=== Stated task ===
Locate each line containing the string "object" and copy it out.

--------------------

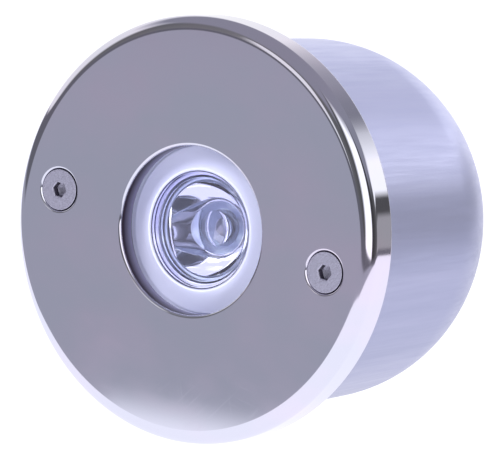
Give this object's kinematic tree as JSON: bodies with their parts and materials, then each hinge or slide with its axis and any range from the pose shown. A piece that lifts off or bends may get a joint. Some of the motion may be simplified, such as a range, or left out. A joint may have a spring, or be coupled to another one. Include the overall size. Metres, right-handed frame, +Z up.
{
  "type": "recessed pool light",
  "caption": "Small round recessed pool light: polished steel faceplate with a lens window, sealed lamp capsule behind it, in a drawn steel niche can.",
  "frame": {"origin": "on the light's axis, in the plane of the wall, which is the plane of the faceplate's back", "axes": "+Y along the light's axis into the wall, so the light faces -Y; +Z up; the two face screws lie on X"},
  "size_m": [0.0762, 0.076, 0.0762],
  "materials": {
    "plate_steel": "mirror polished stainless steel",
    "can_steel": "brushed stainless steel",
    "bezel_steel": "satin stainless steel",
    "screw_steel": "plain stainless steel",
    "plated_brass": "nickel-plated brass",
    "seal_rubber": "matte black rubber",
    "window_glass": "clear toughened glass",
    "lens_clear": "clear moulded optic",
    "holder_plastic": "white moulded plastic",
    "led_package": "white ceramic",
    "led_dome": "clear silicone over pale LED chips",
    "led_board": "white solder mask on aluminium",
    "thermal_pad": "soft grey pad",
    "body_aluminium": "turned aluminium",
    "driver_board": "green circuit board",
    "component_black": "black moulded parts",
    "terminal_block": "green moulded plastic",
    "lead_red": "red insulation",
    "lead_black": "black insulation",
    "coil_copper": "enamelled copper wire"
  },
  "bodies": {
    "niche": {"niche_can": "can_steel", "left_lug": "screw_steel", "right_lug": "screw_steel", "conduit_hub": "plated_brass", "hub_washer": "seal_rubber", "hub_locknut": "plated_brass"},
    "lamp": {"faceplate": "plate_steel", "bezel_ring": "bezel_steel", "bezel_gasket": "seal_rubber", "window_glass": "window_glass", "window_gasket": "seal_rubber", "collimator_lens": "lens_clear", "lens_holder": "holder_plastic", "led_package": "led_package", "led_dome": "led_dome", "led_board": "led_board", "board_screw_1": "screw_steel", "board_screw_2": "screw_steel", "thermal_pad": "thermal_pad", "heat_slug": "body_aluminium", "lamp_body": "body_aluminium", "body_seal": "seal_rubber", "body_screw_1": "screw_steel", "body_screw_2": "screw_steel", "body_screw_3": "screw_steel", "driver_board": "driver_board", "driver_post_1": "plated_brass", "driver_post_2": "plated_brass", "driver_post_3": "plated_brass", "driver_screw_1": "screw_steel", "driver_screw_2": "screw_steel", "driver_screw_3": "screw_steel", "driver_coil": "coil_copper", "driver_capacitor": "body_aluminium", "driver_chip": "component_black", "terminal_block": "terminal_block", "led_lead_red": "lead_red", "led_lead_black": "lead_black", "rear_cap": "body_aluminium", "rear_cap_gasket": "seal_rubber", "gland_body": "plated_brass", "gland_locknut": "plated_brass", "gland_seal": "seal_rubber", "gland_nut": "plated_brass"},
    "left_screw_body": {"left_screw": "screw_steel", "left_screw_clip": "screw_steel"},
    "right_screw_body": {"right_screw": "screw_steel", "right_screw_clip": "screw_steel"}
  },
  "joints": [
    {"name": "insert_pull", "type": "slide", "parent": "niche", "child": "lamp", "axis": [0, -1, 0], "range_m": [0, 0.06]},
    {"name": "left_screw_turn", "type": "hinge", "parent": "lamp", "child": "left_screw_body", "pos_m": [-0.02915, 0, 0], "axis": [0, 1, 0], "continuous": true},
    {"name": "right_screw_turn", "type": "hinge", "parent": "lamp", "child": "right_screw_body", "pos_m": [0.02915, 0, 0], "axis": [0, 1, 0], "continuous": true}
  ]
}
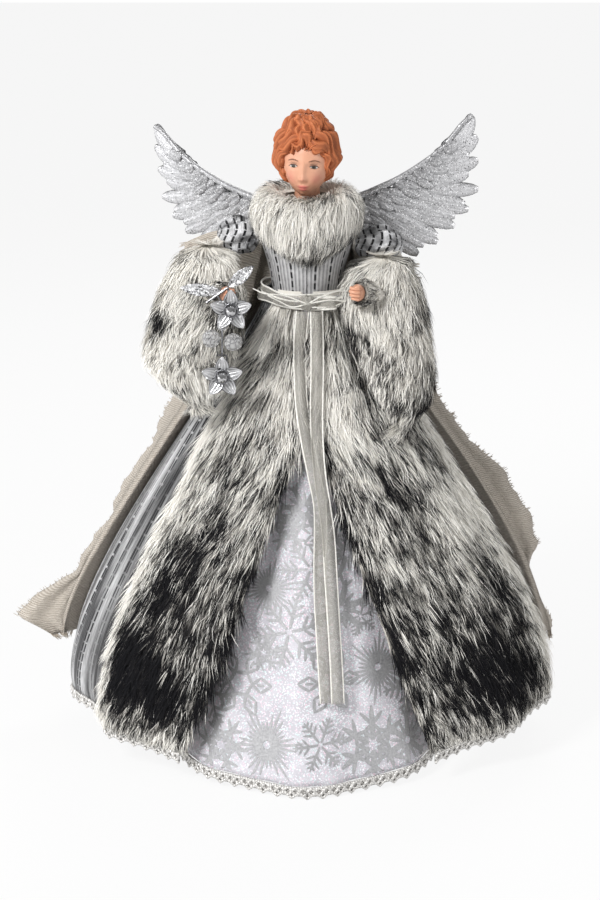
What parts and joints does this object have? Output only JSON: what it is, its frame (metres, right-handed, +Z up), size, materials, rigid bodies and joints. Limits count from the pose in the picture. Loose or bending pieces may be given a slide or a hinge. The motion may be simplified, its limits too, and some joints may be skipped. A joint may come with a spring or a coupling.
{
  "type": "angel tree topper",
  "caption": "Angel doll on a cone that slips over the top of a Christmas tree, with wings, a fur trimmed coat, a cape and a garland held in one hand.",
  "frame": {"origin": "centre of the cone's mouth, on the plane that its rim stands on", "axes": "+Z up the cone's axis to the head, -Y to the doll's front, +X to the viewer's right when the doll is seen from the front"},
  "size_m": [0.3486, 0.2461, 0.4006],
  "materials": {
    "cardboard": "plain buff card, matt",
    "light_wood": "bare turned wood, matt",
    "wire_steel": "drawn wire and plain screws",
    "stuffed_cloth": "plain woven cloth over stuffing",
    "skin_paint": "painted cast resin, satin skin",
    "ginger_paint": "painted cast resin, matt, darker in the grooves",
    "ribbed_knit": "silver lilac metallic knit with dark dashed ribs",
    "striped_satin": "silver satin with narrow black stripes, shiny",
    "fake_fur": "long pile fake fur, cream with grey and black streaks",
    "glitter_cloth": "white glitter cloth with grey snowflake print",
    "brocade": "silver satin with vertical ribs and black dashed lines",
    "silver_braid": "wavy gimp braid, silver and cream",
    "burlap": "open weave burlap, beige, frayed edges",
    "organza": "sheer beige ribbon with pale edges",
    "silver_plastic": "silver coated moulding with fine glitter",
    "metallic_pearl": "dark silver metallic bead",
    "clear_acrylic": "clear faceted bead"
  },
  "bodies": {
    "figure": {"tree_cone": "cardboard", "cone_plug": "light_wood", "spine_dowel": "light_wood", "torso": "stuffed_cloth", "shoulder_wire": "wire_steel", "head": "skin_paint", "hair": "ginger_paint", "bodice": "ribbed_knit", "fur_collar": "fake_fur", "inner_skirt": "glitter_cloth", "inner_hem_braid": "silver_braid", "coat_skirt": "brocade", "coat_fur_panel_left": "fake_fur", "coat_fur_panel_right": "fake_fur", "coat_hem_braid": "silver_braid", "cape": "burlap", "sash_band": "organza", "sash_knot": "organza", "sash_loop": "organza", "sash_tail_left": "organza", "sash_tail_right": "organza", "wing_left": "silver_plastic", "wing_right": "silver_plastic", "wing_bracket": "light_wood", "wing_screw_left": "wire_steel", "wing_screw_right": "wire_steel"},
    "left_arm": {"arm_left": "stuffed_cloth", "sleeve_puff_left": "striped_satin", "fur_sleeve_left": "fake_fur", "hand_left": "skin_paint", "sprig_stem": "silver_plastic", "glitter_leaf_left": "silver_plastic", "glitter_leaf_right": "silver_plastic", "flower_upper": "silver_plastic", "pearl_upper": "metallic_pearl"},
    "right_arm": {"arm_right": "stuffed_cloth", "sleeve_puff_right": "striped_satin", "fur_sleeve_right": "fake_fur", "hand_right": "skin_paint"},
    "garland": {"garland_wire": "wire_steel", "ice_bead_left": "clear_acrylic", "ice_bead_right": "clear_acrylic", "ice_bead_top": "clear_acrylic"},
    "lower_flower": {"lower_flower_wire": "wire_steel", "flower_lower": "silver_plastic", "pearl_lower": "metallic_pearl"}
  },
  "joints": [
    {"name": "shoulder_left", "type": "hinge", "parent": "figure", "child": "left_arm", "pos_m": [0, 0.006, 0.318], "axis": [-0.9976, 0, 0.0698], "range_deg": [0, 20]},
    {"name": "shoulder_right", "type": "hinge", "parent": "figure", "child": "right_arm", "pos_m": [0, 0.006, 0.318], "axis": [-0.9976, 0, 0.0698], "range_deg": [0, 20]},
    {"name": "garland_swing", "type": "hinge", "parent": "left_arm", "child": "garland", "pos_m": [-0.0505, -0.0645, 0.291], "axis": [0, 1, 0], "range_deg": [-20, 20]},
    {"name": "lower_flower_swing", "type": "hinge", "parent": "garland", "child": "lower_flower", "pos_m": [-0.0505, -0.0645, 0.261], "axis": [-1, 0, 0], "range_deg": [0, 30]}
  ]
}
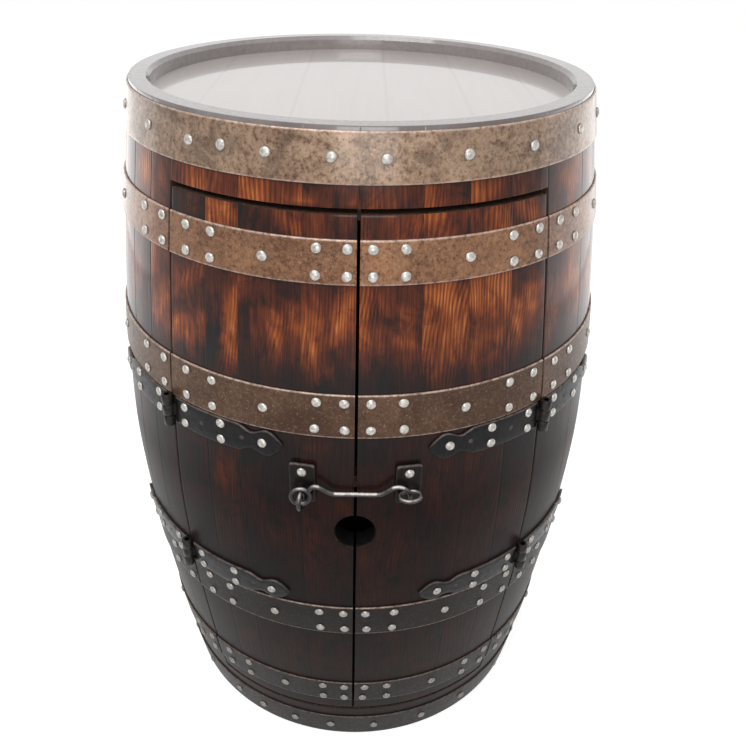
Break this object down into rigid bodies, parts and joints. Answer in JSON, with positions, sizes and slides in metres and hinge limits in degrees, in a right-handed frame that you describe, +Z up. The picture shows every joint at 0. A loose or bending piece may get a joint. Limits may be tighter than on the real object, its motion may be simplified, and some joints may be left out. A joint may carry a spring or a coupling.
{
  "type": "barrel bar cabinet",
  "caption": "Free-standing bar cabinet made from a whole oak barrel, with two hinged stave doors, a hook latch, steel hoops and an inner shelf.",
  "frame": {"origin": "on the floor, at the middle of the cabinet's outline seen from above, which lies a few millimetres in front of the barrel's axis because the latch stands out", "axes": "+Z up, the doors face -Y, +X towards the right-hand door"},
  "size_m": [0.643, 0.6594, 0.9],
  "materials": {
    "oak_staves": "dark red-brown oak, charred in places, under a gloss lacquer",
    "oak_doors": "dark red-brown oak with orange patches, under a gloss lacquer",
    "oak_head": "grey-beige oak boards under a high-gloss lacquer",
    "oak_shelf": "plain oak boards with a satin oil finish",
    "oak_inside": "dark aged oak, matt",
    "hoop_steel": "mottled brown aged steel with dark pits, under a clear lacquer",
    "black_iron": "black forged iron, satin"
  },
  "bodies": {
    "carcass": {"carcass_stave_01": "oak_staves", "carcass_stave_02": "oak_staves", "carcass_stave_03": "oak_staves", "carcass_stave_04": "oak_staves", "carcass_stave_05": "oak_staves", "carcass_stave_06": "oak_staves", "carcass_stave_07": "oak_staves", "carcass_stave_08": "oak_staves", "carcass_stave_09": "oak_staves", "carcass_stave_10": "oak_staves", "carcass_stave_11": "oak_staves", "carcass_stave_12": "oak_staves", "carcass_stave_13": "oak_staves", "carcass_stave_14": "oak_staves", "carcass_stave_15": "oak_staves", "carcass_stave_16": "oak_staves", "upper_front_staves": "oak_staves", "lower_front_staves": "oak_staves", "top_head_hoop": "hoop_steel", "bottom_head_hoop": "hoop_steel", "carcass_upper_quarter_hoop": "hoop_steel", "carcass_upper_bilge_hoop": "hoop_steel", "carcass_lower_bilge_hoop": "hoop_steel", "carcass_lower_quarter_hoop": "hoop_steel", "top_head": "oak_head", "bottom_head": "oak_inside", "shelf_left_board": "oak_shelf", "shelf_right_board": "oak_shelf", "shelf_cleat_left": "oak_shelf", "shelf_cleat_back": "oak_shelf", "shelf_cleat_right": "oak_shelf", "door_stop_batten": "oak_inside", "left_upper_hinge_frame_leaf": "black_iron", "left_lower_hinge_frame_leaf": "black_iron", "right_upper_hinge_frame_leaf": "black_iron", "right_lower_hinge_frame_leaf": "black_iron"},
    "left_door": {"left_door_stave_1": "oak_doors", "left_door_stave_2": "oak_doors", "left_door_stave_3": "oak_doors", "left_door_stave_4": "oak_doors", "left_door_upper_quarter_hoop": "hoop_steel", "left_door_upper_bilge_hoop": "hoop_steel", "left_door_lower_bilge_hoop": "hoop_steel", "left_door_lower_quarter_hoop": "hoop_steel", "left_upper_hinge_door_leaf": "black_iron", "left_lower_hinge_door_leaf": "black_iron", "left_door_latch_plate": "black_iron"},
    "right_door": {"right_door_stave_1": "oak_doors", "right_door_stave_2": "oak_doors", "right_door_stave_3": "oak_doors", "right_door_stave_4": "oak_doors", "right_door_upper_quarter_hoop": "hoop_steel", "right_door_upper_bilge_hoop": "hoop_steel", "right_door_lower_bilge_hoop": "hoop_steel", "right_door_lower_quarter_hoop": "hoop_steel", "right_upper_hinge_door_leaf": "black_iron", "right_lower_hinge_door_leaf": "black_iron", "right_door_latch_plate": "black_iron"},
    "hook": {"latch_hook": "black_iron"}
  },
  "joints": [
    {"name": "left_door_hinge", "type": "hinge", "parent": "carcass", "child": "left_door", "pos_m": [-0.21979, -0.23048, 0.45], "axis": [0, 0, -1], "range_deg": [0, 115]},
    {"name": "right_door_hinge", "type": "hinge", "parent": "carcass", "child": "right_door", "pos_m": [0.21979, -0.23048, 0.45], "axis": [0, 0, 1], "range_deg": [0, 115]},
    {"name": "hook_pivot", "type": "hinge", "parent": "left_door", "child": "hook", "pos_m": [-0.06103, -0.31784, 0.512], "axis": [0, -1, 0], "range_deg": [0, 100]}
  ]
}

--------------------

=== Result of the task ===
Give this object's kinematic tree as JSON: bodies with their parts and materials, then each hinge or slide with its axis and any range from the pose shown. A piece that lifts off or bends may get a joint. Some of the motion may be simplified, such as a range, or left out. A joint may have a spring, or be coupled to another one. Include the overall size. Metres, right-handed frame, +Z up.
What parts and joints does this object have? Output only JSON: what it is, its frame (metres, right-handed, +Z up), size, materials, rigid bodies and joints. Limits count from the pose in the picture. Loose or bending pieces may be given a slide or a hinge. The motion may be simplified, its limits too, and some joints may be skipped. A joint may come with a spring or a coupling.
Break this object down into rigid bodies, parts and joints. Answer in JSON, with positions, sizes and slides in metres and hinge limits in degrees, in a right-handed frame that you describe, +Z up. The picture shows every joint at 0. A loose or bending piece may get a joint. Limits may be tighter than on the real object, its motion may be simplified, and some joints may be left out. A joint may carry a spring or a coupling.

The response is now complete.